À toque de caixa, a Câmara dos Deputados aprovou ontem, em dois turnos, a proposta de emenda à Constituição (PEC), que perdoa as dívidas tributárias de mais de cinco anos dos partidos e permite o refinanciamento de outras multas aplicadas às legendas. Essas dívidas partidárias são decorrentes de desvios e erros nas prestações de contas dos recursos do fundo partidário e do fundo eleitoral, principalmente o não cumprimento de cotas destinadas às mulheres e aos negros e pardos. A PEC será enviada ao Senado. A mudança deve entrar em vigor nas eleições deste ano. R$ 4,9 bilhões para financiamento de campanha em 2024 serão distribuídos entre 29 partidos, conforme estabelecido pela lei eleitoral. O PL é o partido que vai receber a maior fatia, com 18% do fundo, seguido o PT (13%) e o União Brasil (11%). A PEC é uma autoanistia por má gestão de recursos públicos e subfinanciamento de candidaturas de mulheres, negros e pardos.


A PEC 9/23 criou uma espécie de Refis (refinanciamento de dívidas) para partidos políticos, seus institutos ou fundações, a fim de regularizarem seus débitos com isenção dos juros e multas acumulados, aplicando-se apenas a correção monetária sobre os montantes originais. O deputado Antonio Carlos Rodrigues (PL-SP) foi o relator do texto. A PEC considera como cumprida a aplicação de qualquer valor de recursos em candidaturas de pessoas pretas e pardas nas eleições ocorridas até a promulgação da futura emenda constitucional. Entretanto, o partido terá que aplicar, nas quatro eleições seguintes à promulgação da emenda e a partir de 2026, a diferença em relação à cota que não foi cumprida nas eleições anteriores.

 




Há muita hipocrisia na narrativa adotada para justificar a decisão. Como se trata de recursos públicos, cuja execução obedece a legislação geral, os parlamentares optaram por uma emenda à Constituição, para evitar que o Supremo Tribunal Federal (STF) considere a nova legislação inconstitucional. O principal argumento é de que o Tribunal Superior Eleitoral, em 2020, estabeleceu regras que são impraticáveis, ao obrigar os partidos a distribuírem os recursos do Fundo Partidário, do Fundo Especial de Financiamento de Campanha (FEFC) e o tempo de propaganda eleitoral gratuita no rádio e na televisão de forma proporcional ao total de candidatos negros que o partido apresentar para a disputa eleitoral. Esse percentual foi limitado a 30%.


Os mais prejudicados, as mulheres e os negros, já estão subrepresentados na política. Nos últimos anos, mesmo não sendo cumprida integralmente, a legislação revogada criou condições para que houvesse um aumento da participação de mulheres e negros em cargos no Legislativo e no Executivo.

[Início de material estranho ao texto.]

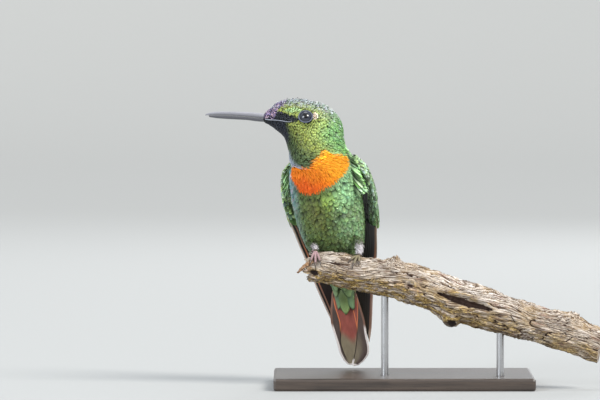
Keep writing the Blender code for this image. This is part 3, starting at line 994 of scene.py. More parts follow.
@dataclass(frozen=True)
class BarkFinish(Finish):
    """Weathered wood: pale worn fibres, brown grooves, ochre moss below and red-brown heart."""

    warm: float = 0.0  # share of orange-brown over everything

    def build(self, nodes: Nodes) -> bpy.types.Material:
        """Colours mixed by the Groove, Moss and Bare marks, the mark that darkens the hollows, and by long
        and small noises.

        The Grain map runs in centimetres along the branch and from 0 to 1 over half its round.

        Args:
            nodes: the new material's nodes.

        Returns:
            The material.
        """
        fibres = nodes.noise(nodes.map("Grain", (1.1, 24.0, 1.0)), 1.0, 5.0, 0.66)
        threads = nodes.noise(nodes.map("Grain", (2.0, 78.0, 1.0)), 1.0, 3.0, 0.62)
        cloud = nodes.noise(nodes.position(), 130, 4.0, 0.6)
        speck = nodes.noise(nodes.position(), 1500, 3.0, 0.7)
        groove = nodes.attribute("Groove", "Fac")
        colour = nodes.blend(nodes.step(fibres, 0.42, 0.56), (0.14, 0.085, 0.05), (0.56, 0.46, 0.36))
        colour = nodes.blend(nodes.step(cloud, 0.45, 0.66), colour, (0.42, 0.29, 0.15))
        bare = nodes.sum("MULTIPLY_ADD", nodes.attribute("Bare", "Fac"), 0.7, 0.3)
        pale = nodes.sum("MULTIPLY", nodes.step(threads, 0.48, 0.60), bare)
        colour = nodes.blend(pale, colour, (0.97, 0.90, 0.84))
        red = nodes.noise(nodes.map("Grain", (1.2, 9.0, 1.0)), 1.3, 3.0)
        reddened = nodes.sum("MULTIPLY", nodes.step(red, 0.58, 0.68), 0.5)
        colour = nodes.blend(reddened, colour, (0.24, 0.10, 0.06))
        clumps = nodes.step(nodes.noise(nodes.map("Grain", (2.2, 11.0, 1.0)), 1.0, 5.0, 0.65), 0.44, 0.56)
        moss = nodes.sum("MULTIPLY", nodes.attribute("Moss", "Fac"), clumps)
        ochre = nodes.blend(nodes.step(speck, 0.4, 0.6), (0.26, 0.15, 0.04), (0.62, 0.43, 0.13))
        colour = nodes.blend(moss, colour, ochre)
        thin = nodes.sum("MULTIPLY", nodes.sum("SUBTRACT", 1.0, nodes.step(threads, 0.41, 0.49)), 0.9)
        colour = nodes.blend(thin, colour, (0.085, 0.05, 0.03))
        colour = nodes.blend(nodes.step(groove, 0.18, 0.65), colour, (0.060, 0.030, 0.020))
        # Near black in the pit and the deepest holes, darker where deeper
        colour = nodes.blend(nodes.attribute("Rot", "Fac"), colour, (0.02, 0.012, 0.010))
        if self.warm:
            colour = nodes.blend(self.warm, colour, (0.52, 0.22, 0.07))
        colour = nodes.blend(1.0, colour, nodes.sum("MULTIPLY_ADD", speck, 0.7, 0.65), "MULTIPLY")
        height = nodes.sum("ADD", fibres, nodes.sum("MULTIPLY", threads, 0.6))
        fine = nodes.bump(speck, 0.0001, 0.5)
        return nodes.dress(base_color=colour, roughness=0.86, normal=nodes.bump(height, 0.0007, 1.0, fine))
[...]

O programa de recuperação fiscal (Refis) criado permitirá que partidos políticos, seus institutos ou fundações regularizem seus débitos com isenção de juros e multas.

 

Bilhões em multas

 

A Transparência Partidária estima que o montante total das multas pode chegar a R$ 23 bilhões, mas não há um número oficial, ainda. sobre o valor. A PEC já havia sido levada a plenário outras vezes, a última delas na semana passada, mas os deputados não tiveram coragem de votar e decidiram esperar um momento mais oportuno. Nesta semana. com a aprovação da regulamentação da reforma tributária, cujo maior destaque foi a inclusão na carne na sexta-básica, os líderes da Câmara se sentiram mais à vontade para aprovar a PEC.


A PEC foi pautada de um dia para o outro, não respeitou os interstícios previstos no regimento da Câmara, para que fosse aprovada antes do recesso. Somente Novo e Psol se manifestaram contra a proposta. Há uma brecha para perdoar as siglas que não fizeram os repasses mínimos para candidaturas de mulheres e negros nas eleições de 2022. O Congresso já tinha promulgado uma emenda que anistia as siglas que cometeram esse tipo de irregularidade nas eleições passadas. A repercussão está sendo muito negativa.

Tão logo a lei foi aprovada, a Educafro Brasil, entidade que luta pela equidade social e defende a representatividade dos negros na política, emitiu uma nota repudiando a decisão: “Representa um retrocesso inadmissível” e um “desrespeito flagrante às conquistas arduamente alcançadas pela população afro-brasileira no campo político”. A entidade pretende recorrer à Justiça contra a medida.